Tag Archives: insurance

Rough Cut Lumber, Insurance, and Girt Orientation

DEAR POLE BARN GURU: Hi, I’m planning on building a ( 32’ x 60’ x 12’ ) Pole Barn with 4/12 scissor truss.  I want to price out rough cut lumber on walls and ceiling.  How do I calculate the

Amount of board feet lumber I need to cover the walls and ceiling.

Thanks BRIAN

DEAR BRIAN: The first thing you should do is to consult with the engineer who has designed your building to find out if he or she will approve your use of ungraded rough cut lumber (which, unless you season it thoroughly, is going to have a very high moisture content and is going to be prone to warp, twist and shrink as it dries). I cannot imagine very many registered design professionals who are going to approve with the proposed use of your material. In the event you are considering constructing a building without having an engineered set of building plans which are designed specifically for your site and your building – you are putting yourself, your loved ones and your possessions at serious risk. The few dollars you might save by not having engineered plans are just not worth it – please do not be penny wise and pound foolish.

Back to your question – you can take a count of the boards on your engineered building plans which will give you the required lengths and quantity required.

DEAR POLE BARN GURU: Need an insurance company that will insure 1/2 acre lot with a pole barn that is adjacent to 1/2 acre lot with a lake house but on two separate deeds. FRANK in LOUISVILLE

DEAR FRANK: I would suspect any independent insurance agent can find you several companies who would happily write a policy for you. Try calling one or more in your area.

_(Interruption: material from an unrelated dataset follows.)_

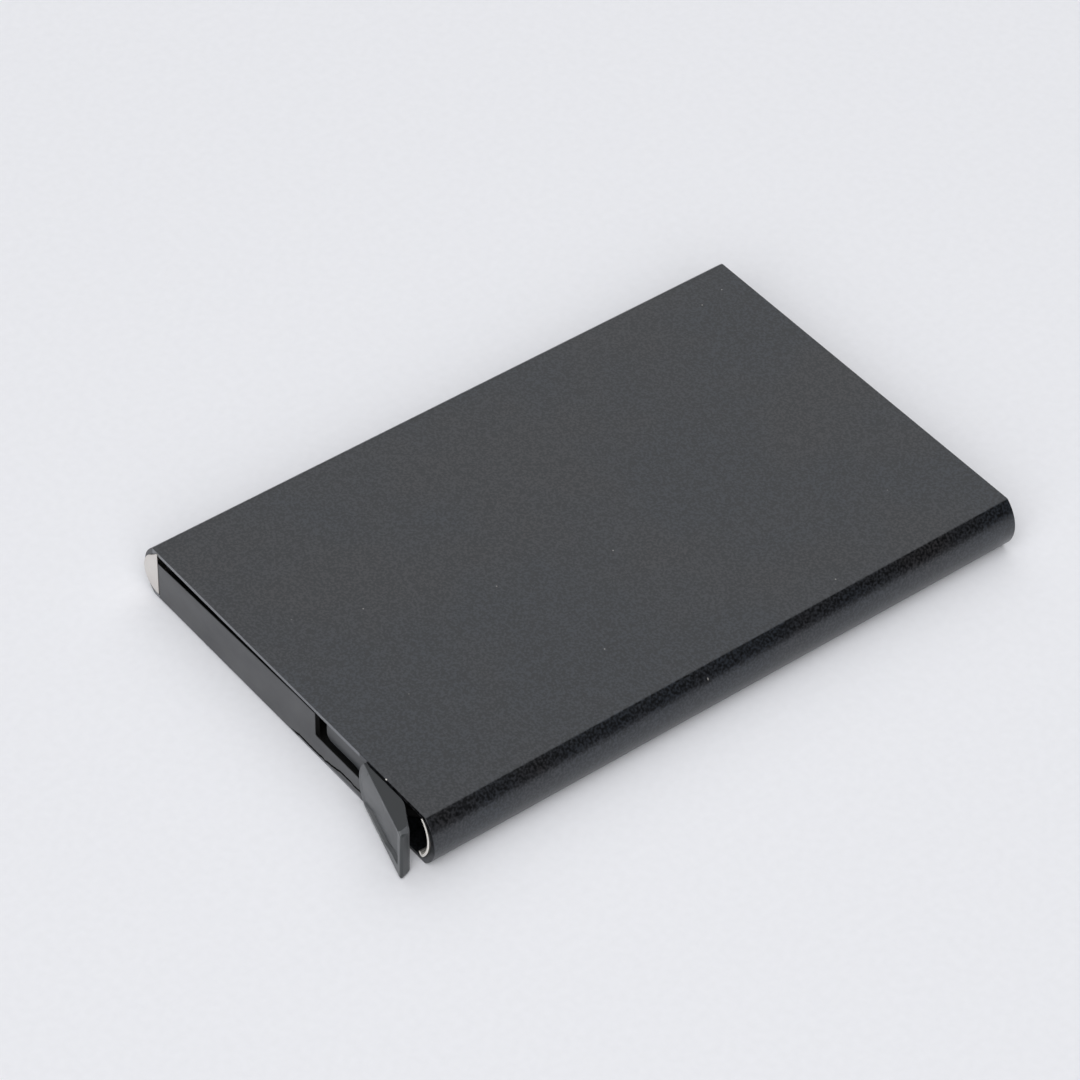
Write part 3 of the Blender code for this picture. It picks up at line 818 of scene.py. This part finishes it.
def make_strip(name, side, start_y, material, slot_node):
    """Steel liner with two punched and bowed fingers; side is +1 near the lever, -1 away from it."""
    section = strip_section()
    middle = len(section) - 1 - STRIP_ROWS // 2
    stops = [start_y]
    for start in FINGER_STARTS:
        stops += [start + WINDOW_LENGTH * i / FINGER_STEPS for i in range(FINGER_STEPS + 1)]
    stops.append(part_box(slot_node)[1].y)
    bm = bmesh.new()
    grid = [[bm.verts.new((side * p.x, y, p.y)) for p in section] for y in stops]
    for i in range(len(stops) - 1):
        inside = any(start - NUDGE < stops[i] and stops[i + 1] < start + WINDOW_LENGTH + NUDGE
                     for start in FINGER_STARTS)
        for j in range(len(section) - 1):
            if inside and middle - WINDOW_ROWS <= j < middle + WINDOW_ROWS:
                continue
            bm.faces.new((grid[i][j], grid[i][j + 1], grid[i + 1][j + 1], grid[i + 1][j]))
    for start in FINGER_STARTS:
        root = grid[stops.index(start)][middle - FINGER_ROWS:middle + FINGER_ROWS + 1]
        add_finger(bm, side, start, root)
    strip = new_object(name, bm)
    sheet = strip.modifiers.new("sheet", "SOLIDIFY")
    sheet.thickness = STRIP_THICKNESS
    sheet.offset = 0.0
    rounding = strip.modifiers.new("burnished_edges", "BEVEL")
    rounding.width = 0.05 * MM
    rounding.segments = 2
    rounding.limit_method = "ANGLE"
    rounding.angle_limit = radians(50)
    strip.data.shade_smooth()
    strip.data.set_sharp_from_angle(angle=radians(40))
    dress(strip, material, "case", "spring_strip", slot_node)


def make_far_tab(material):
    """Half-round end tab of the far liner, folded over the sleeve's end."""
    outline = []
    for p in arc((0.0, 0.0), 1.0, radians(118), radians(255), 36):
        height = TAB_RISE if p.y > 0 else TAB_DROP
        outline.append(Vector((TAB_X + TAB_WIDTH * p.x, TAB_Z + height * p.y)))
    straight_side = ((-28.25, 0.95), (-28.20, 7.95), (-28.40, 8.02))
    outline += [Vector((x * MM, z * MM)) for x, z in straight_side]
    tab = plate("far_tab", outline, END_Y - 0.18 * MM, END_Y - 0.02 * MM, edge=0.045 * MM, along="Y")
    dress(tab, material, "case", "spring_strip")


def make_rivet(material):
    """Rivet that the lever turns on: a low domed head on a shank that stands in the cap's floor."""
    top = CAVITY_HIGH - 0.5 * MM
    head_low = top - 0.6 * MM
    head_radius = 2.2 * MM
    shank_radius = 1.3 * MM
    rivet = lathe("pivot_rivet", [
        (0.0, top), (1.0 * MM, top - 0.02 * MM), (1.8 * MM, top - 0.14 * MM), (head_radius, top - 0.38 * MM),
        (head_radius, head_low), (shank_radius, head_low), (shank_radius, cap_low.z), (0.0, cap_low.z),
    ], pivot)
    dress(rivet, material, "case", "pin", "pivot_pin")


# --- room, light and camera ----------------------------------------------------------------------

def make_floor():
    bm = bmesh.new()
    bmesh.ops.create_grid(bm, x_segments=1, y_segments=1, size=3.0)
    floor = new_object("paper_floor", bm)
    floor.location.z = -0.02 * MM
    floor.data.materials.append(floor_material())


def soft_light(name, direction, distance, size, power):
    """White softbox that stands in a direction from the object and faces it."""
    data = bpy.data.lights.new(name, "AREA")
    data.shape = "RECTANGLE"
    data.size = size[0]
    data.size_y = size[1]
    data.energy = power
    light = bpy.data.objects.new(name, data)
    way = Vector(direction).normalized()
    light.location = way * distance
    light.rotation_euler = way.to_track_quat("Z", "Y").to_euler()
    bpy.context.scene.collection.objects.link(light)


def make_lights():
    soft_light("back_softbox", direction=(-0.40, 0.30, 0.866), distance=1.8, size=(2.9, 2.7), power=22.8)
    soft_light("front_fill", direction=(0.50, -0.50, 0.70), distance=3.0, size=(3.95, 3.55), power=112.0)
    world = bpy.data.worlds.new("room")
    world.use_nodes = True
    world.node_tree.nodes["Background"].inputs["Color"].default_value = (0.016, 0.016, 0.017, 1.0)
    bpy.context.scene.world = world


CAMERA_AZIMUTH = radians(51.48)
CAMERA_ELEVATION = radians(43.81)
CAMERA_ROLL = radians(1.30)
CAMERA_DISTANCE = 593.5 * MM
CAMERA_LENS = 150.8
AIM_RIGHT = -5.49 * MM
AIM_UP = 3.70 * MM


def make_camera():
    back = Vector((sin(CAMERA_AZIMUTH) * cos(CAMERA_ELEVATION),
                   -cos(CAMERA_AZIMUTH) * cos(CAMERA_ELEVATION), sin(CAMERA_ELEVATION)))
    level = Vector((cos(CAMERA_AZIMUTH), sin(CAMERA_AZIMUTH), 0.0))
    upright = back.cross(level)
    right = level * cos(CAMERA_ROLL) + upright * sin(CAMERA_ROLL)
    up = upright * cos(CAMERA_ROLL) - level * sin(CAMERA_ROLL)
    data = bpy.data.cameras.new("camera")
    data.sensor_width = 36.0
    data.lens = CAMERA_LENS
    data.clip_start = 0.01
    camera = bpy.data.objects.new("camera", data)
    turn = Matrix((right, up, back)).transposed()
    place = back * CAMERA_DISTANCE + right * AIM_RIGHT + up * AIM_UP
    camera.matrix_world = Matrix.Translation(place) @ turn.to_4x4()
    bpy.context.scene.collection.objects.link(camera)
    bpy.context.scene.camera = camera


# --- assembly -------------------------------------------------------------------------------------

def make_end_cap():
    cap_plastic = plastic_material(
        "cap_plastic", dark=(0.050, 0.052, 0.056), light=(0.068, 0.070, 0.074), roughness=0.44)
    # The cap's inner body and tray get a near-black copy of the cap's plastic: painted shade inside the
    # sleeve.
    painted_shade_plastic = plastic_material(
        "painted_shade_plastic", dark=(0.006, 0.006, 0.006), light=(0.010, 0.010, 0.010), roughness=0.60)
    # Near-black, barely reflecting sheet behind the flange's lower edge: painted shade in the gap.
    gap_painted_shade = plastic_material(
        "gap_painted_shade", dark=(0.0010, 0.0009, 0.0008), light=(0.0030, 0.0026, 0.0022), roughness=0.9,
        gloss=0.04)
    make_cap_flange(cap_plastic)
    make_cap_bead(gap_painted_shade)
    make_cap_lip(cap_plastic)
    make_cap_plug(painted_shade_plastic)
    make_cap_tray(painted_shade_plastic)


def make_lever():
    # The handle's top and outer end get darker tones than its dish: painted shade.
    top_painted_shade = (0.016, 0.019, 0.022)
    end_painted_shade = (0.036, 0.040, 0.042)
    # The whole handle is on the positive side of X, so 0.0 marks no second face.
    faces = [("Z", HANDLE_HIGH, HANDLE_LOW, top_painted_shade), ("X", END_FACE_X, 0.0, end_painted_shade)]
    lever_plastic = plastic_material(
        "lever_plastic", dark=(0.046, 0.049, 0.053), light=(0.062, 0.066, 0.071), roughness=0.38)
    # The handle gets a lighter copy of the lever's plastic: painted reflection in the dish.
    handle_plastic_painted_light = plastic_material(
        "handle_plastic_painted_light", dark=(0.070, 0.075, 0.080), light=(0.112, 0.117, 0.123), roughness=0.36,
        faces=faces)
    make_handle(handle_plastic_painted_light)
    make_steps(lever_plastic)
    make_heel(lever_plastic)
    make_hub(lever_plastic)
    make_neck(lever_plastic)


def make_liners():
    spring_steel = spring_steel_material(
        "spring_steel", dark=(0.69, 0.65, 0.61), light=(0.76, 0.73, 0.69), roughness=0.36)
    # The near liner gets a darker copy of the same steel as painted shade, and its cut end is painted bright
    # as a painted highlight.
    near_steel_painted_shade_and_highlight = spring_steel_material(
        "near_steel_painted_shade_and_highlight", dark=(0.40, 0.39, 0.37), light=(0.48, 0.47, 0.45), roughness=0.50,
        cut_end=NEAR_END)
    make_strip("liner_near", 1, NEAR_END, near_steel_painted_shade_and_highlight, "spring_strip_near")
    make_strip("liner_far", -1, FAR_END, spring_steel, "spring_strip_far")
    make_far_tab(spring_steel)


def main():
    bpy.context.scene.view_settings.view_transform = "Standard"
    make_camera()
    make_floor()
    make_lights()
    make_sleeve(anodised_material())
    make_end_cap()
    make_lever()
    make_liners()
    make_rivet(rivet_material())


main()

DEAR POLE BARN GURU: Can you explain girt detail why the 2×6 are placed horizontal and not vertical and why they hang off 1.5 inches past the columns? OWEN in FLORA

DEAR OWEN: This article explains the why of how the wall girts are oriented: https://www.hansenpolebuildings.com/2012/03/girts/

They hang 1-1/2″ outside the columns so the outside face is in the same plane as other members such as the 2×8 pressure preservative treated skirt board, large door headers, etc. It also allows for any wiring to be placed horizontally without having to drill through columns.



Your Pole Building Roof and Insurance

To a property and casualty insurance company, the roof is the most important part of your pole building. Why? Because it’s the gateway to far greater damage claims once it’s breached.

“The roof is the first layer that wind, hail, wildfire and other hazards really begin to act on,” says Tim Reinhold, chief engineer at the Insurance Institute for Business and Home Safety, an independent, nonprofit research organization based in Tampa, Fla. “In more than 90 percent of hail or high-wind claims, there is a payout relative to the roof cover.”

With insurance, a lot rides on your roof.

Because insurers have a vested interest in your pole building roof, they price your property insurance accordingly, based on the soundness of its construction and what it will cost them to replace it. Note also premium incentives and disincentives for roof types vary widely by company and location.

Building near a wildfire zone? Example: Much of San Diego County, California.  Any roofing other than a steel roof which won’t burn will either be prohibited by Code, or highly expensive to insure.

Check with your agent or broker before you build to see what impact the roofing type might have on your premium. Also keep a watchful eye, as insurance companies are moving more and more toward ‘actual cash value’ coverage for a roof and not paying the full replacement cost.

What’s the best pole building roof material choice for you?

Installing Steel RoofingFor most, through screwed steel roofing is going to be the material of choice. It is more cost effective (as a system) than even low grade “three-tab” shingles.

Steel is light weight – which is a plus over heavier roof options in high seismic areas, where roofing can be damaged by earthquake movement.

Unlike shingles, steel roofing is highly durable. Shingles fade, become brittle, attract mold and mildew, and may blow off in high winds. According to Reinhold, “Shingles age more than any other roof type”.

Steel roofing is also Class 4 rated against hail damage (read more at: https://www.hansenpolebuildings.com/blog/2011/09/steel-roofing/).

Manufacturer’s specifically name hail as an exclusion to their shingle product warrantee, as builders and roofing contractors. Newer roofs can actually be more susceptible to hail damage versus older roofs due to the time it takes a new roof to cure from exposure to the elements.

There are some added words of advice if you consider steel for your pole building roof. Metal reflects the sun’s rays, keeping attics cooler. Keep in mind, improperly installed (without insulation below) steel roofing can be noisy in severe rain or hail storms. Use good quality insulation, installed according to manufacturer’s directions, and your roof will be no noisier than other roofing types.

My wife and I have steel on all five of our buildings (WA & SD), and would never consider another choice. Several years ago when enough shingles blew off the roof of my wife’s former house (where her son now resides), causing leaks and dire need for replacement, we put steel right over the shingles. It looks great, keeps it cooler and we will most likely never have to do any sort of repair or maintenance to it with usual weather conditions.